The 24-hour spot volume of $5.41M remains modest relative to historical standards, indicating that any sustained move, whether up or down, lacks sufficient trading participation to establish confidence. This thin liquidity backdrop can amplify volatility if price begins moving decisively away from current levels.

Performance Backdrop and Market Context

Cardano’s recent performance underscores the technical challenges embedded in its setup. Over the past seven days, ADA is down 7.30%, reflecting significant selling pressure despite the modest 4.37% bounce in the last 24 hours. The 30-day decline stands at 8.63%, while the one-year performance shows a steeper 70.87% pullback, indicating that ADA remains in a deeply challenged macro trend.

These longer-term declines, combined with the ichimoku resistance framework currently overhead, establish the headwind context within which near-term trading decisions must operate. A rally from support toward the lower cloud boundary faces a formidable technical structure that has repeatedly constrained upside attempts.

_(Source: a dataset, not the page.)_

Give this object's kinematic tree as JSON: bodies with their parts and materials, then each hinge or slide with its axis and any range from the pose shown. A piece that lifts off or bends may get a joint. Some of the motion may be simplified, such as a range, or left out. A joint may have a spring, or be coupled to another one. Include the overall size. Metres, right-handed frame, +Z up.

What Traders Should Monitor Moving Forward

The ichimoku indicator structure suggests that the path of least resistance remains downward unless clear breaks occur above the key resistance levels. Specifically, traders should focus on:

  1. Support validation: Whether ADA can hold the $0.2551 ichimoku conversion line without breaking below $0.24
  2. Resistance penetration: Whether rallies can break above the lower cloud boundary at $0.2767 and sustain above the Kijun-sen baseline at $0.2983
  3. Futures flow stabilization: Whether longer-term net inflows can turn positive, signaling institutional appetite returning
  4. Volatility expansion: Whether the current muted STDEV environment breaks, potentially triggering sharper directional moves

The ichimoku technical setup remains the overarching framework determining Cardano’s short to medium-term character. Until ADA reclaims the cloud zone and pushes above the Kijun-sen, the technical backdrop remains bearish, and any rebounds should be treated as potential selling opportunities rather than the start of sustained recovery.